Goal:
Repeat the lines that follow, leaving nothing out.

Source material:
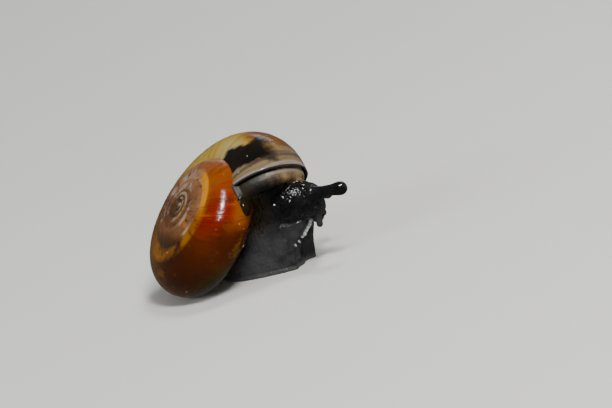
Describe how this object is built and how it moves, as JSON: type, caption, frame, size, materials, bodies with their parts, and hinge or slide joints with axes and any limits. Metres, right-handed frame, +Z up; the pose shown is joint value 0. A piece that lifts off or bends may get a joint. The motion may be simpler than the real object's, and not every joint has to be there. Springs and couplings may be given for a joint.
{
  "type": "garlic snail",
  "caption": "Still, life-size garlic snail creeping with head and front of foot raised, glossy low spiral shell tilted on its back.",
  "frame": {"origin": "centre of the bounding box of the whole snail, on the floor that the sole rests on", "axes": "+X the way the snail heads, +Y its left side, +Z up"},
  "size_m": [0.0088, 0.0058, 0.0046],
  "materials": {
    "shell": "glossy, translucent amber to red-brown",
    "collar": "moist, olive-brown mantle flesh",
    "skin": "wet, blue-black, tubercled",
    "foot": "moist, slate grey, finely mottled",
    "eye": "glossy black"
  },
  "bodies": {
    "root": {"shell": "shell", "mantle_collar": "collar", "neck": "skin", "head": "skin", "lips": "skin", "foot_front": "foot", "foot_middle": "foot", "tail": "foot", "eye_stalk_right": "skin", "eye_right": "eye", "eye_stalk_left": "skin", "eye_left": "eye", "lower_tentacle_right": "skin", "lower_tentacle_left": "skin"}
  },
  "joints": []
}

Response:
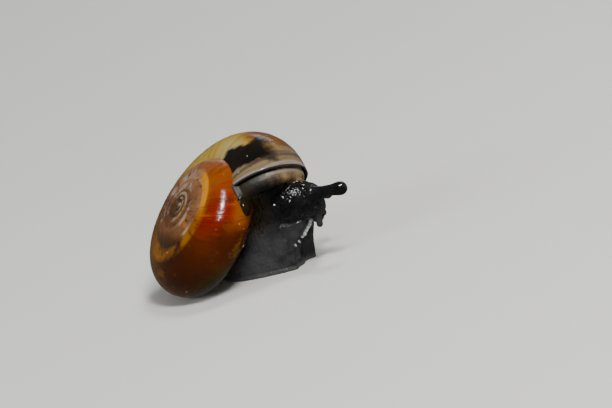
Describe how this object is built and how it moves, as JSON: type, caption, frame, size, materials, bodies with their parts, and hinge or slide joints with axes and any limits. Metres, right-handed frame, +Z up; the pose shown is joint value 0. A piece that lifts off or bends may get a joint. The motion may be simpler than the real object's, and not every joint has to be there. Springs and couplings may be given for a joint.
{
  "type": "garlic snail",
  "caption": "Still, life-size garlic snail creeping with head and front of foot raised, glossy low spiral shell tilted on its back.",
  "frame": {"origin": "centre of the bounding box of the whole snail, on the floor that the sole rests on", "axes": "+X the way the snail heads, +Y its left side, +Z up"},
  "size_m": [0.0088, 0.0058, 0.0046],
  "materials": {
    "shell": "glossy, translucent amber to red-brown",
    "collar": "moist, olive-brown mantle flesh",
    "skin": "wet, blue-black, tubercled",
    "foot": "moist, slate grey, finely mottled",
    "eye": "glossy black"
  },
  "bodies": {
    "root": {"shell": "shell", "mantle_collar": "collar", "neck": "skin", "head": "skin", "lips": "skin", "foot_front": "foot", "foot_middle": "foot", "tail": "foot", "eye_stalk_right": "skin", "eye_right": "eye", "eye_stalk_left": "skin", "eye_left": "eye", "lower_tentacle_right": "skin", "lower_tentacle_left": "skin"}
  },
  "joints": []
}